The algorithm is as follows:

  1. Randomly sample \(m\) states \(s^{(1)},...,s^{(m)} \in \mathcal{S}\)
  2. Initialize \(\theta := 0\)
  3. Repeat
    {
    \(\ \ \ \ \ \ \\)For \(i=1,...,m\)
    \(\ \ \ \ \ \ \\){
    \(\ \ \ \ \ \ \\)\(\ \ \ \ \ \ \\)For each action \(a \in \mathcal{A}\)
    \(\ \ \ \ \ \ \\)\(\ \ \ \ \ \ \\){
    \(\ \ \ \ \ \ \\)\(\ \ \ \ \ \ \\)\(\ \ \ \ \ \ \\)Sample \(s_1',...,s_k' \sim P_{s^{(i)}a}\)
    \(\ \ \ \ \ \ \\)\(\ \ \ \ \ \ \\)\(\ \ \ \ \ \ \\)Set \(q(a):=\frac{1}{k}\sum_{j=1}^k R(s^{(i)})+\gamma V(s_j')\)
    \(\ \ \ \ \ \ \\)\(\ \ \ \ \ \ \\)}
    \(\ \ \ \ \ \ \\)\(\ \ \ \ \ \ \\)Set \(y^{(i)} = \max_a q(a)\)
    \(\ \ \ \ \ \ \\)}
    \(\ \ \ \ \ \ \\)Set \(\theta := \underset{\theta}{argmin}\frac{1}{2}\sum_{i=1}^m\left(\theta^T\phi(s^{(i)})-y^{(i)}\right)^2\)
    }

In the innermost loop above, we first sample \(k\) next states given state \(s^{(i)}\) and action \(a\). Note that if we are using a deterministic simulator then we may set \(k=1\). This is because the simulator will return the same state no matter how many times we input \(s\) and \(a\). If, however, we are using a stochastic simulator then we may get a different output each time. Hence, in that case we can sample \(k\) (distinct) states. After we are done sampling, we calculate \(q(a)\). To do so, we use our previous estimate of \(\theta\) to compute \(V(s_j')\). Note that, \(q(a)\) is an estimate of \(R(s) + \gamma \mathbb{E}_{s' \sim P_{sa}}[V(s')]\). We then set \(y^{(i)}\) to be equal to the maximum value of \(q(a)\). Therefore, \(y^{(i)}\) is an estimate of \(R(s) + \gamma \max_{a}\mathbb{E}_{s' \sim P_{sa}}[V(s')]\). Finally, we try to choose \(\theta\) such that \(V(s)=\theta^T\phi(s)\) is as close to \(y^{(i)}\) as possible. Note that this step is analogous to the step in value iteration where we set \(V(s) = R(s) + \max_{a \in \mathcal{A}}\sum_{s' \in \mathcal{S}}P_{sa}(s')V(s')\).

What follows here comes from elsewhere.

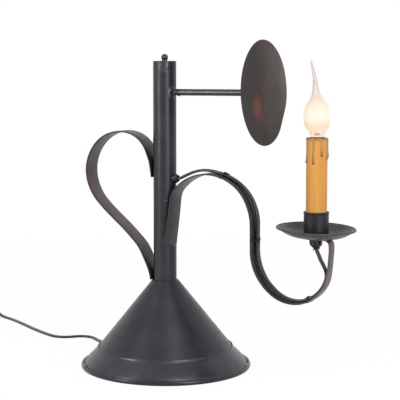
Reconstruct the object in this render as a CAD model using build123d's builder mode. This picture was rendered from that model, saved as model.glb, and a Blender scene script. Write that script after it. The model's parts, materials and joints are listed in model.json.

While fitted value iteration has not been proven to always converge, it does so (approximately) in most cases.

Note that \(V\) in the algorithm above is an approximation to \(V^*\). Hence, when we are in some state \(s\), we would chose the action:

$$ \underset{a}{argmax}\mathbb{E}_{s' \sim P_{sa}}[V(s')] $$

One way to compute the expectation is to do something similar to the innermost loop of the algorithm above, i.e. sample \(k\) states (where we set \(k=1\) if we have a discriminant model) and take their average. However, there are other ways too. Suppose that the simulator is of the form of \(s_{t+1}=f(s_t,a_t)+\epsilon\), where \(f\) is some deterministic function and \(\epsilon\) is some zero-mean Gaussian noise. Then:

$$ \begin{eqnarray} \mathbb{E}_{s'\sim P_{sa}}[V(s')] &\approx& V\left(\mathbb{E}_{s'\sim P_{sa}}[s']\right)\\ &=& V\left(\mathbb{E}_{s'\sim P_{sa}}[f(s,a)+\epsilon]\right)\\ &=& V\left(\mathbb{E}_{s'\sim P_{sa}}[f(s,a)]\right) \end{eqnarray} $$

where the last step follows from the fact that the mean of \(\epsilon\) is zero and the first step is a reasonable assumption in most cases. Equivalently, note that if we ignore \(\epsilon\) (or if we have a deterministic simulator), i.e. \(s_{t+1}=f(s_t,a_t)\) where \(f\) is deterministic, then:

$$ \begin{eqnarray} \mathbb{E}_{s'\sim P_{sa}}[V(s')] &=& \mathbb{E}_{s'\sim P_{sa}}[V(f(s,a))]\\ &=& V(f(s,a)) \end{eqnarray} $$

where the second step follows from the fact that \(V(f(s,a))\) will have the same value always (and so its expectation is just that value) because \(f\) is deterministic (i.e \(f\) will always return the same value for same \(s\) and \(a\)).

Note, however, that for cases where \(\epsilon​\) cannot be ignored, we would need to sample \(k\vert \mathcal{A} \vert​\) states (\(k​\) states for each action \(a​\)). This may turn out to be computationally very expensive.